Myers's critics love to tell the story of that embarrassing encounter; the image of high-priced industry lawyers making themselves at home in Norton's office is emblematic, they say, of the corporate takeover of the DOI that began shortly after George W. Bush was elected. But it's also indicative of the bumpy ride that Myers had as solicitor. His brazenly pro-industry approach angered environmentalists and Native American groups, and his office -- which oversees 315 attorneys around the country -- was frequently embroiled in ethics probes.
Myers left the government in 2003, returning to the cozy embrace of Holland & Hart's office in Boise. Last year he was one of ten Bush candidates for federal judgeships whose nominations were blocked by filibustering Senate Democrats. After Bush's re-election, the administration promptly resubmitted Myers and several other nominees for consideration. Despite strenuous objections from ranking Judiciary Committee liberals -- Vermont's Patrick Leahy calls Myers "the most anti-environment nominee sent to the Senate in my time here" -- this month Myers will be the first of the contentious candidates to be debated on the Senate floor.
Opponents insist that Myers's biases are far too extreme to warrant a lifetime seat on the U.S. Court of Appeals for the Ninth Circuit, a region that encompasses millions of acres of public lands stretching from Hawaii to Montana. They've found plenty of ammunition in his past legal work and writings, such as his comparison of federal land management to the "tyranny" of King George, his denunciations of the Endangered Species Act, and his derisive references to environmental activists "mountain-biking to the courthouse...bent on stopping human activity wherever it may promote health, safety and welfare."

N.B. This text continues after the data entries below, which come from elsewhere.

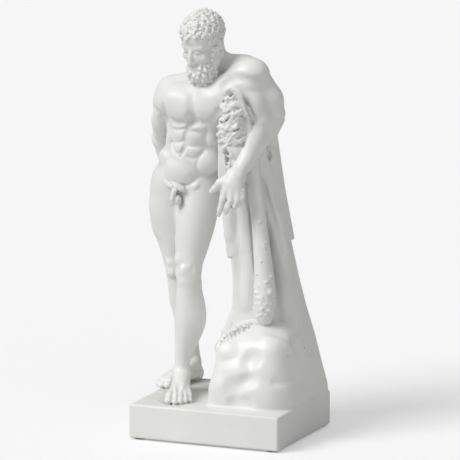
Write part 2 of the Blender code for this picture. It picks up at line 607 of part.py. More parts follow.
skin_strokes = [
    ([(33, 0, 319), (36, 10, 298), (39, 18, 277), (43, 19, 267), (48, 20, 250), (54, 19, 233)], 5.5, -4.0),
    ([(22, -2, 296), (22, 2, 278), (24, 1, 254), (25, 1, 235), (27, 3, 216)], 4.5, -3.5),
    ([(1, -14, 334), (2, -13, 320)], 5.5, -6.0),
    ([(8, 3, 255), (8, 3, 235)], 8, -2.2), ([(8, 4, 215), (8, 5, 185)], 7, -2.0),
    ([(66, 20, 170), (68, 18, 130)], 9, -3.0),
]


def outer_shell(mesh):
    # what hangs together with the highest point; sealed bubbles inside go
    work = bmesh.new()
    work.from_mesh(mesh)
    top = max(work.verts, key=lambda vert: vert.co.z)
    kept = {top}
    ring = [top]
    while ring:
        ring = [edge.other_vert(vert) for vert in ring for edge in vert.link_edges]
        ring = [vert for vert in set(ring) if vert not in kept]
        kept.update(ring)
    lost = [vert for vert in work.verts if vert not in kept]
    bmesh.ops.delete(work, geom=lost, context='VERTS')
    work.to_mesh(mesh)
    work.free()


def carving():
    # the whole free form: soft flesh first, then the crisp parts, then everything as one skin
    flesh = bmesh.new()
    torso(flesh)
    left_arm(flesh)
    right_arm(flesh)
    neck(flesh)
    leg(flesh, "right", -1, -14)
    rod(flesh, (-96.5, 28, 276), (-98.5, 34, 228), 15.3, 13.8, 3)
    rod(flesh, (-103, 38, 236), (-92, 42, 190), 13.4, 10.4)
    leg(flesh, "left", 1, -2)
    flesh_mesh = fused([flesh], 9)
    carve(flesh_mesh, body_strokes)

    stone = bmesh.new()
    slab_and_rock(stone)
    lion_skin(stone)
    club(stone)
    stone_mesh = fused([stone], 3)
    carve(stone_mesh, skin_strokes + rock_strokes)

    crisp = bmesh.new()
    head(crisp)
    left_hand(crisp)
    right_hand(crisp)
    foot(crisp, "left", 1, (-39, -65), 9)
    foot(crisp, "right", -1, (-95, 9), 5.5)
    loins(crisp)
    mane_locks(crisp)
    mesh = fused([flesh_mesh, stone_mesh, crisp], 1)
    outer_shell(mesh)
    return mesh


def cast_material(name, colour, roughness):
    material = bpy.data.materials.new(name)
    material.use_nodes = True
    shader = material.node_tree.nodes["Principled BSDF"]
    shader.inputs["Base Color"].default_value = (*colour, 1.0)
    shader.inputs["Roughness"].default_value = roughness
    shader.inputs["Metallic"].default_value = 0.0
    return material


def plinth_block():
    # a box with softened edges
    work = bmesh.new()
    size = Matrix.Diagonal((plinth_width, plinth_depth, plinth_height, 1))
    place = Matrix.Translation((0, 0, plinth_low + plinth_height / 2))
    bmesh.ops.create_cube(work, size=1, matrix=place @ size)
    bmesh.ops.bevel(work, geom=work.edges[:], offset=plinth_round, segments=2, profile=0.5, affect='EDGES')
    mesh = bpy.data.meshes.new("statue")
    work.to_mesh(mesh)
    work.free()
    return mesh


def statue():
    figure = add_object("carving", carving())
    faces = sum(len(face.vertices) - 2 for face in figure.data.polygons)
    thin = figure.modifiers.new("thin", 'DECIMATE')
    thin.ratio = min(carving_triangles / faces, 1)
    figure = add_object("carving", evaluated(figure))
    figure.hide_render = True
    figure.display_type = 'WIRE'

    casting = add_object("statue", plinth_block())
    union = casting.modifiers.new("figure", 'BOOLEAN')
    union.operation = 'UNION'
    union.solver = 'EXACT'
    union.object = figure
    casting.data.materials.append(cast_material("off white cast", (0.80, 0.80, 0.77), 0.42))
    return [casting, figure]


def pads():
    felt = cast_material("grey felt", (0.32, 0.31, 0.29), 0.95)
    across = plinth_width / 2 - pad_inset
    deep = plinth_depth / 2 - pad_inset
    made = []
    for name, x, y in (("front_left", -across, -deep), ("front_right", across, -deep),
                       ("back_left", -across, deep), ("back_right", across, deep)):
        work = bmesh.new()
        bmesh.ops.create_cone(work, cap_ends=True, segments=32, radius1=pad_diameter / 2,
                              radius2=pad_diameter / 2, depth=pad_thickness)
        mesh = bpy.data.meshes.new("corner_pad_" + name)
        work.to_mesh(mesh)
        work.free()
        pad = add_object("corner_pad_" + name, mesh)
        pad.location = (x, y, pad_thickness / 2)
        mesh.materials.append(felt)
        made.append(pad)
    return made


def centre_over_origin(pieces):
    # the figure leans out past the plinth, so the middle of the whole lies beside the plinth's middle
    corners = [piece.location + Vector(corner) for piece in pieces for corner in piece.bound_box]
    for axis in (0, 1):
        side = [corner[axis] for corner in corners]
        middle = (min(side) + max(side)) / 2
        for piece in pieces:
            piece.location[axis] -= middle


for old in list(bpy.data.objects):
    bpy.data.objects.remove(old)
centre_over_origin(statue() + pads())
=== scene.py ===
# An off-white cast of a resting hero with club, lion skin, rock and slab, on a plinth with four felt pads.
# The carving is drawn in millimetres from the plinth's middle: X to the viewer's right, Y to the back, Z up.

import bpy
import numpy as np
from mathutils import Matrix, Vector


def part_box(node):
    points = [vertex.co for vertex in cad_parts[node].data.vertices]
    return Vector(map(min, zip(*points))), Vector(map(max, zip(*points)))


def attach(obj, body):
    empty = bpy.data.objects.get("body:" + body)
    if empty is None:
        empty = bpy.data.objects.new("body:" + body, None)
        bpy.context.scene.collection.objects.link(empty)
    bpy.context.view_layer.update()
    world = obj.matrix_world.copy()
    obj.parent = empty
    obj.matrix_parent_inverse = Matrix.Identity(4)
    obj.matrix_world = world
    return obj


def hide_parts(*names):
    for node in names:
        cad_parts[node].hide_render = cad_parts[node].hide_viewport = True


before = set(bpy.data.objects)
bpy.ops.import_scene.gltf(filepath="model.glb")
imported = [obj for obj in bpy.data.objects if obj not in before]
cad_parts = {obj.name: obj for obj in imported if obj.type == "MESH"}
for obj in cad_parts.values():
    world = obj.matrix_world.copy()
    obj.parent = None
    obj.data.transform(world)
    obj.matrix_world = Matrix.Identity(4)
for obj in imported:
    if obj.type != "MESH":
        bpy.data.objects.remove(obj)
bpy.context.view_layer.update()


# Small helpers

def vec(*numbers):
    return np.array(numbers, float)


def unit(direction):
    direction = np.asarray(direction, float)
    return direction / np.linalg.norm(direction)


def softMin(a, b, blend):
    # the smaller of two depths, rounded over where they are within blend of each other
    if blend <= 0:
        return np.minimum(a, b)
    overlap = np.maximum(blend - np.abs(a - b), 0) / blend
    return np.minimum(a, b) - overlap * overlap * blend * 0.25


def softMax(a, b, blend):
    return -softMin(-a, -b, blend)


def turned(yaw=0, pitch=0, roll=0):
    # axes turned about Z, then about their own X, then about their own Y, in degrees: one axis to a column
    y, p, r = np.radians([yaw, pitch, roll])
    aboutZ = np.array([[np.cos(y), -np.sin(y), 0], [np.sin(y), np.cos(y), 0], [0, 0, 1]])
    aboutX = np.array([[1, 0, 0], [0, np.cos(p), -np.sin(p)], [0, np.sin(p), np.cos(p)]])
    aboutY = np.array([[np.cos(r), 0, np.sin(r)], [0, 1, 0], [-np.sin(r), 0, np.cos(r)]])
    return aboutZ @ aboutX @ aboutY


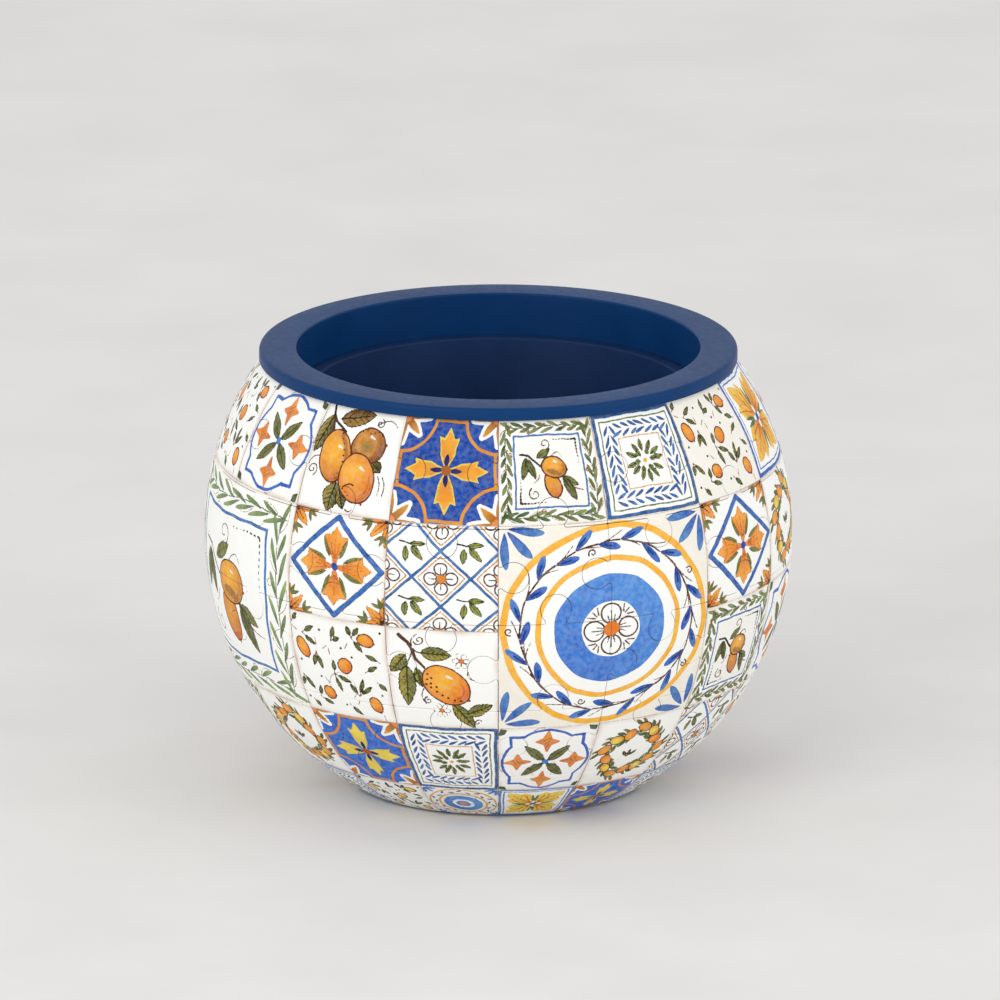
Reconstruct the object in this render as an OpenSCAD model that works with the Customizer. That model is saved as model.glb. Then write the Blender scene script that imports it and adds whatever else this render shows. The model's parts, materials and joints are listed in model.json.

But some of the toughest questions Myers has faced in recent weeks focus on a deal that went down in the DOI solicitor's office during his watch there. In an effort to resolve years of court battles between a Wyoming rancher and the Bureau of Land Management, attorneys working under Myers agreed to a bizarre settlement that heavily favored the rancher at the expense of their "client," the BLM. Essentially, the deal forgave numerous alleged trespasses and grazing violations by the rancher, Frank Robbins; deprived the local BLM office of the ability to enforce the law in the event of further problems with Robbins; and allowed Robbins to continue to press a costly and punitive lawsuit against individual BLM employees, accusing them of racketeering and extortion.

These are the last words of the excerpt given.